6. Desire for a Fresh Start
The widower may view his new marriage as an opportunity for a fresh start. He may consciously decide to be more loving and attentive in this new chapter of his life, hoping to build a happier and healthier relationship.
7. Emotional Healing
Over time, the widower may have healed emotionally from whatever issues caused the rudeness in his first marriage. With emotional healing, he might be more capable of expressing love and affection in his new relationship.
Fear of Being Misunderstood or Alienated
The daughter’s attempt to accept her father’s new marriage is complicated by her internal conflict. She wants her father to be happy, but this desire is in tension with her painful memories of how he treated her mother.
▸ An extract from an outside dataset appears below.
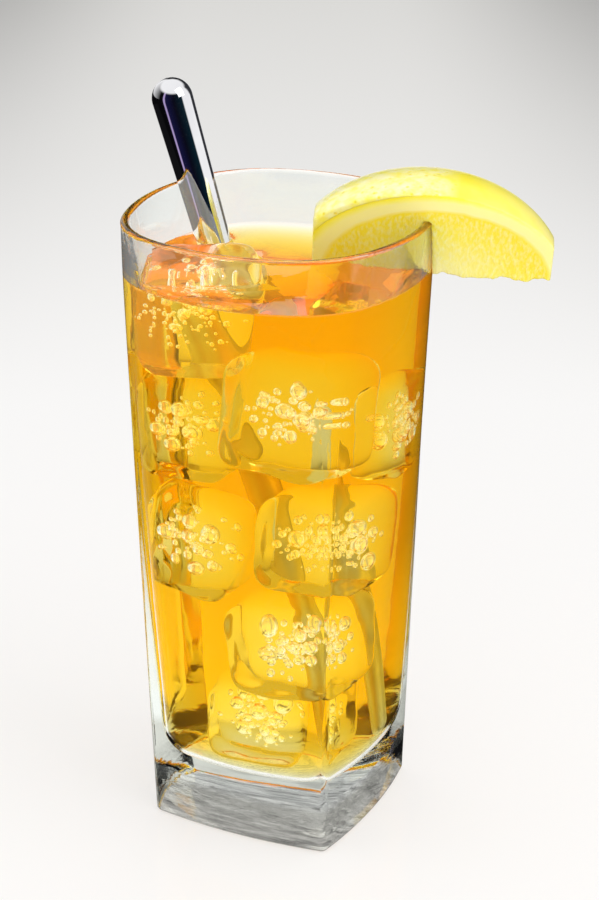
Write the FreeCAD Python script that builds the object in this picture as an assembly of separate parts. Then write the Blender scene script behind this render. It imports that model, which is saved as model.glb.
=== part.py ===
import FreeCAD, Part
import math
import os

# Tall glass of iced tea, square at the foot and almost round at the mouth,
# with a floating ice cube, a lemon wedge on the rim and a steel stirring rod.
# Millimetres. Z is up, the origin is the centre of the face the glass rests on,
# and X and Y run square to the four sides of the foot.

V = FreeCAD.Vector
os.makedirs("parts", exist_ok=True)

# ---- glass, outside ----
glass_height = 157.5
foot_half_width = 26.2      # centre to the middle of a side
foot_bow = 2.15             # how far the side's middle stands out past its corners
rim_half_width = 36.3
rim_bow = 8.3
foot_corner_round = 1.8     # upright edge, low down
rim_corner_round = 27.0     # upright edge, faded out at the rim
corner_fade = 5.0           # how late the upright edge fades
foot_edge_round = 1.2

# ---- glass, inside ----
floor_thickness = 17.0
wall_low = 3.1              # side wall at the floor
wall_rim = 2.0              # side wall at the rim
corner_wall_extra = 1.0     # more glass in the corners, low down
bore_corner_round_low = 8.5
bore_corner_round_rim = 25.0
floor_edge_round = 7.0
lip_round = 0.9

# ---- tea ----
tea_below_rim = 13.9

# ---- stirring rod ----
rod_top_radius = 5.1
rod_neck_radius = 4.25      # where it dips into the tea
rod_foot_radius = 3.2
rod_above_rim = 21.0        # to the centre of the domed end
rod_rest_fit = 0.1          # gap kept to the glass
rod_foot_heading = 32.6     # degrees about Z, where on the floor it stands
rod_foot_gap = 1.6          # from its foot to the bore's side
rod_lean_heading = 178.4    # degrees about Z, from the foot towards the rim

# ---- lemon wedge ----
lemon_radius = 26.2
lemon_half_length = 33.7    # of the whole fruit, before its ends were trimmed
wedge_half_angle = 25.0
wedge_stop_short = 7.6      # its inner end, short of the middle of the glass
wedge_reach_out = 27.7
wedge_centre_in = 2.5       # middle of the fruit, inwards of the slit
wedge_core_trim = 1.0       # white core cut away along the inner edge
wedge_heading = 22.2        # degrees about Z, outwards over the rim
wedge_dip = 2.9             # outer end lower
wedge_seat_heading = 24.4   # where on the rim it sits
wedge_seat_depth = 16.0     # core edge below the rim
slit_fit = 0.12
slit_extra_height = 0.1

# ---- floating ice ----
ice_length, ice_width, ice_height = 29.0, 25.0, 26.0
ice_draft = 2.0             # each side, narrower at the bottom
ice_round = 5.0
ice_draught = 9.2           # its centre below the tea's surface
ice_heading = 212.4         # degrees about Z, which way it has drifted
ice_wall_gap = 1.0
ice_turn = 26.0
ice_tilt = 4.0

tea_level = glass_height - tea_below_rim


def mix(a, b, t):
    return a + (b - a) * t


def heading_vector(degrees):
    return V(math.cos(math.radians(degrees)), math.sin(math.radians(degrees)), 0.0)


def farthest(low, high, is_clear):
    """The largest value between low and high that still is clear."""
    for step in range(12):
        middle = (low + high) / 2.0
        if is_clear(middle):
            low = middle
        else:
            high = middle
    return low


def rounded_section(half_width, bow, corner_round, z):
    """Closed wire of four bowed sides joined by tangent corner arcs."""
    half = half_width - bow
    side_radius = (half * half + bow * bow) / (2.0 * bow)
    side_centre = half_width - side_radius
    # the corner arc's centre lies on the diagonal, inside and tangent to both sides
    reach = side_radius - corner_round
    centre = (side_centre + math.sqrt(2.0 * reach ** 2 - side_centre ** 2)) / 2.0
    slope = math.atan2(centre, centre - side_centre)
    tx = side_centre + side_radius * math.cos(slope)
    ty = side_radius * math.sin(slope)
    tip = centre + corner_round / math.sqrt(2.0)
    edges = []
    for k in range(4):
        turn = k * math.pi / 2.0

        def at(x, y):
            return V(x * math.cos(turn) - y * math.sin(turn),
                     x * math.sin(turn) + y * math.cos(turn), z)
        edges.append(Part.Arc(at(tx, -ty), at(half_width, 0.0), at(tx, ty)).toShape())
        edges.append(Part.Arc(at(tx, ty), at(tip, tip), at(ty, tx)).toShape())
    return Part.Wire(edges)


def outer_section(z):
    t = z / glass_height
    return rounded_section(mix(foot_half_width, rim_half_width, t), mix(foot_bow, rim_bow, t),
                           mix(foot_corner_round, rim_corner_round, t ** corner_fade), z)


def inner_section(z, ease=0.0):
    """Section of the bore, drawn in by 'ease' from the true wall."""
    t = z / glass_height
    up = (z - floor_thickness) / (glass_height - floor_thickness)
    wall = mix(wall_low, wall_rim, up) + ease
    side = mix(foot_half_width, rim_half_width, t)
    bow = mix(foot_bow, rim_bow, t)
    corner_wall = wall * math.sqrt(mix(2.0, 1.0, up)) + corner_wall_extra * (1.0 - up)
    inner_bow = bow - wall + corner_wall / math.sqrt(2.0)
    return rounded_section(side - wall, inner_bow,
                           mix(bore_corner_round_low, bore_corner_round_rim, up ** 2), z)


def loft(sections):
    return Part.makeLoft(sections, True, False)


def spaced(low, high, count):
    return [mix(low, high, i / (count - 1.0)) for i in range(count)]


def edges_at(shape, z, tolerance=0.02):
    return [e for e in shape.Edges
            if abs(e.BoundBox.ZMin - z) < tolerance and abs(e.BoundBox.ZMax - z) < tolerance]


# ---- glass ----
glass_body = loft([outer_section(z) for z in spaced(0.0, glass_height, 9)])
glass_body = glass_body.makeFillet(foot_edge_round, edges_at(glass_body, 0.0))
bore_over = 6.0
bore = loft([inner_section(z) for z in spaced(floor_thickness, glass_height + bore_over, 9)])
bore = bore.makeFillet(floor_edge_round, edges_at(bore, floor_thickness))
glass = glass_body.cut(bore)
glass = glass.makeFillet(lip_round, edges_at(glass, glass_height))

# ---- stirring rod, leaning from the floor to the rim ----
foot_height = floor_thickness + rod_foot_radius + rod_rest_fit


def foot_clear(distance):
    probe = Part.makeSphere(rod_foot_radius, heading_vector(rod_foot_heading) * distance
                            + V(0, 0, foot_height))
    return probe.distToShape(glass)[0] > rod_rest_fit * 0.9


foot_distance = farthest(0.0, foot_half_width, foot_clear) - rod_foot_gap
rod_foot = heading_vector(rod_foot_heading) * foot_distance + V(0, 0, foot_height)


def rod_at(slope):
    """The rod leaning at 'slope' (run over rise), turned round its own axis."""
    lean = (heading_vector(rod_lean_heading) * slope + V(0, 0, 1)).normalize()
    low = (tea_level - foot_height) / lean.z
    high = (glass_height + rod_above_rim - foot_height) / lean.z
    s = math.sqrt(0.5)
    p_bottom = V(0, 0, -rod_foot_radius)
    p_foot = V(rod_foot_radius, 0, 0)
    p_neck = V(rod_neck_radius, 0, low)
    p_top = V(rod_top_radius, 0, high)
    p_tip = V(0, 0, high + rod_top_radius)
    lines = [
        Part.Arc(p_bottom, V(rod_foot_radius * s, 0, -rod_foot_radius * s), p_foot).toShape(),
        Part.makeLine(p_foot, p_neck),
        Part.makeLine(p_neck, p_top),
        Part.Arc(p_top, V(rod_top_radius * s, 0, high + rod_top_radius * s), p_tip).toShape(),
        Part.makeLine(p_tip, p_bottom),
    ]
    solid = Part.Solid(Part.Face(Part.Wire(lines)).revolve(V(0, 0, 0), V(0, 0, 1), 360.0))
    solid.Placement = FreeCAD.Placement(rod_foot, FreeCAD.Rotation(V(0, 0, 1), lean))
    return solid


rod = rod_at(farthest(0.05, 0.6, lambda slope: rod_at(slope).distToShape(glass)[0]
                      > rod_rest_fit * 0.9))

# ---- lemon wedge: part of an egg-shaped fruit between two cuts, ends trimmed ----
fruit = Part.makeSphere(lemon_radius)
stretch = FreeCAD.Matrix()
stretch.scale(lemon_half_length / lemon_radius, 1.0, 1.0)
fruit = fruit.transformGeometry(stretch)
fruit.translate(V(-wedge_centre_in, 0, 0))
rim_corner = (rim_half_width - rim_bow) * math.sqrt(2.0)
seat_radius = mix(rim_half_width, rim_corner,
                  math.sin(math.radians(2.0 * wedge_seat_heading)) ** 2) - wall_rim / 2.0
wedge_reach_in = seat_radius - wedge_stop_short
spread = math.tan(math.radians(wedge_half_angle))
top_z = lemon_radius * 2.0
wedge_end = Part.Face(Part.makePolygon([
    V(-wedge_reach_in, y, z) for y, z in (
        (-wedge_core_trim * spread, wedge_core_trim), (-top_z * spread, top_z),
        (top_z * spread, top_z), (wedge_core_trim * spread, wedge_core_trim),
        (-wedge_core_trim * spread, wedge_core_trim))]))
wedge = fruit.common(wedge_end.extrude(V(wedge_reach_in + wedge_reach_out, 0, 0)))
wedge.Placement = FreeCAD.Placement(
    heading_vector(wedge_seat_heading) * seat_radius + V(0, 0, glass_height - wedge_seat_depth),
    FreeCAD.Rotation(V(0, 0, 1), wedge_heading).multiply(FreeCAD.Rotation(V(0, 1, 0), wedge_dip)))

# the slit is the glass wall with a little room each side
slit_low = glass_height * 0.6
slit_outer = loft([outer_section(z) for z in spaced(slit_low, glass_height, 4)])
slit_outer = slit_outer.makeOffsetShape(slit_fit, 0.01, fill=False)
slit_inner = loft([inner_section(z, slit_fit)
                   for z in spaced(slit_low - 8.0, glass_height + 8.0, 5)])
above_rim = Part.makeBox(400, 400, 100, V(-200, -200, glass_height + slit_extra_height))
wedge = wedge.cut(slit_outer.cut(slit_inner).cut(above_rim))
wedge = max(wedge.Solids, key=lambda s: s.Volume)


# ---- floating ice cube, drifted towards the wall ----
def rectangle(length, width, z):
    x, y = length / 2.0, width / 2.0
    return Part.makePolygon([V(-x, -y, z), V(x, -y, z), V(x, y, z), V(-x, y, z), V(-x, -y, z)])


cube = loft([rectangle(ice_length - 2.0 * ice_draft, ice_width - 2.0 * ice_draft,
                       -ice_height / 2.0),
             rectangle(ice_length, ice_width, ice_height / 2.0)])
cube = cube.makeFillet(ice_round, cube.Edges)


def ice_at(distance):
    moved = cube.copy()
    moved.Placement = FreeCAD.Placement(
        heading_vector(ice_heading) * distance + V(0, 0, tea_level - ice_draught),
        FreeCAD.Rotation(V(0, 0, 1), ice_turn).multiply(FreeCAD.Rotation(V(1, 0, 0), ice_tilt)))
    return moved


ice = ice_at(farthest(0.0, rim_half_width, lambda distance: ice_at(distance)
                      .distToShape(glass)[0] > ice_wall_gap))

# ---- tea: fills the bore up to its level, round the ice, the rod and the lemon ----
tea = bore.cut(Part.makeBox(400, 400, 200, V(-200, -200, tea_level)))
for sunk in (rod, ice, wedge):
    tea = tea.cut(sunk)
tea = max(tea.Solids, key=lambda s: s.Volume)

parts = {"glass": glass, "tea": tea, "lemon_wedge": wedge, "stirrer": rod, "ice_cube": ice}
for name, shape in parts.items():
    shape.exportStep("parts/%s.step" % name)
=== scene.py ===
import bpy
import math
import random
from mathutils import Matrix, Vector, noise


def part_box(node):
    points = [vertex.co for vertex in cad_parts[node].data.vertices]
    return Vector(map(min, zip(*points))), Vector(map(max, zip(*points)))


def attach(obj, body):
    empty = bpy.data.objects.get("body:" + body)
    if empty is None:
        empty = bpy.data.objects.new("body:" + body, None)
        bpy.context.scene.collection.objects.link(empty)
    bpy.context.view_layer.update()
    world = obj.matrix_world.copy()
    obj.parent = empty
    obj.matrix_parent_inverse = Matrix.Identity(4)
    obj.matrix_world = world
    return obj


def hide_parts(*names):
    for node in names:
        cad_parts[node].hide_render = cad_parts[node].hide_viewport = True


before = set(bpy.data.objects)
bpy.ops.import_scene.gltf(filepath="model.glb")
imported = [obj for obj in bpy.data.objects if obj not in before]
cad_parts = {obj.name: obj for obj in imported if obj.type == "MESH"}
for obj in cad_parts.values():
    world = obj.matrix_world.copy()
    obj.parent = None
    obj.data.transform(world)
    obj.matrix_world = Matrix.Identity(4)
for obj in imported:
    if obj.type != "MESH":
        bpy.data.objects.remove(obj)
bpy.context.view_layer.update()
mm = 0.001

# ---- Glass ----
# A pressed soda-lime tumbler, square at its thick foot and almost round at the
# fire-polished mouth. It is clear, with a breath of green where it is thick.

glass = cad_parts["glass"]
tea_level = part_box("tea")[1][2]
glass_ior, tea_ior = 1.52, 1.335
foot_shade_from, foot_shade_below = 14 * mm, 11 * mm


def colour(hex_code):
    """sRGB hex to linear RGBA."""
    parts = []
    for k in (0, 2, 4):
        c = int(hex_code[k:k + 2], 16) / 255
        parts.append(c / 12.92 if c <= 0.04045 else ((c + 0.055) / 1.055) ** 2.4)
    return (*parts, 1.0)


def feed(node, inputs):
    """Set a node's inputs by value, or link them to a node or to one of its outputs."""
    for name, source in inputs.items():
        if isinstance(source, bpy.types.Node):
            source = next(o for o in source.outputs if o.enabled)
        if isinstance(source, bpy.types.NodeSocket):
            node.id_data.links.new(source, node.inputs[name])
        else:
            node.inputs[name].default_value = source


def add(tree, kind, inputs=None, stops=(), **settings):
    """Add a node with its settings, its inputs and, in a ramp, its (position, hex) stops."""
    node = tree.nodes.new(kind)
    for name, value in settings.items():
        setattr(node, name, value)
    feed(node, inputs or {})
    if stops:
        steps = node.color_ramp.elements
        while len(steps) < len(stops):
            steps.new(1.0)
        for step, (position, hex_code) in zip(steps, stops):
            step.position = position
            step.color = colour(hex_code)
    return node


def new_material(name):
    """A material, its node tree, its Principled shader and its output."""
    material = bpy.data.materials.new(name)
    material.use_nodes = True
    tree = material.node_tree
    return material, tree, tree.nodes["Principled BSDF"], tree.nodes["Material Output"]


def change_at(tree, level, lower, upper):
    """One number below a height and another above it."""
    place = add(tree, "ShaderNodeTexCoord").outputs["Object"]
    height = add(tree, "ShaderNodeSeparateXYZ", {"Vector": place}).outputs["Z"]
    above = add(tree, "ShaderNodeMath", {0: height, 1: level}, operation="GREATER_THAN")
    return add(tree, "ShaderNodeMath", {0: above, 1: upper - lower, 2: lower},
               operation="MULTIPLY_ADD")


def wear(obj, material):
    """Give a carried-over CAD node its finish."""
    for place in obj.material_slots:
        place.material = material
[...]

This creates a fear of being misunderstood—by her father, by his new wife, and possibly by other family members.
If she expresses her discomfort or sadness, she might worry that she will be seen as unsupportive or unreasonable. This can lead to a fear of alienation, where her relationship with her father could become strained or distant because she struggles to reconcile her feelings.
Way Forward
These fears, while understandable, can create tension in the relationship between the father and daughter. The daughter might withdraw emotionally, act out, or express her concerns in ways that could strain their relationship. If not addressed, these feelings can lead to long-term resentment or alienation.
To mitigate this fear, it’s crucial for the father to reassure his daughter that her place in his life remains secure. Open communication is key—acknowledging her feelings, discussing her concerns, and reinforcing that his love and support for her will not change. It’s important for the father to continue to spend quality time with his daughter, maintaining their bond even as he builds a new relationship. By doing so, he can help alleviate her fears and ensure that the transition to a new family dynamic is as smooth and positive as possible.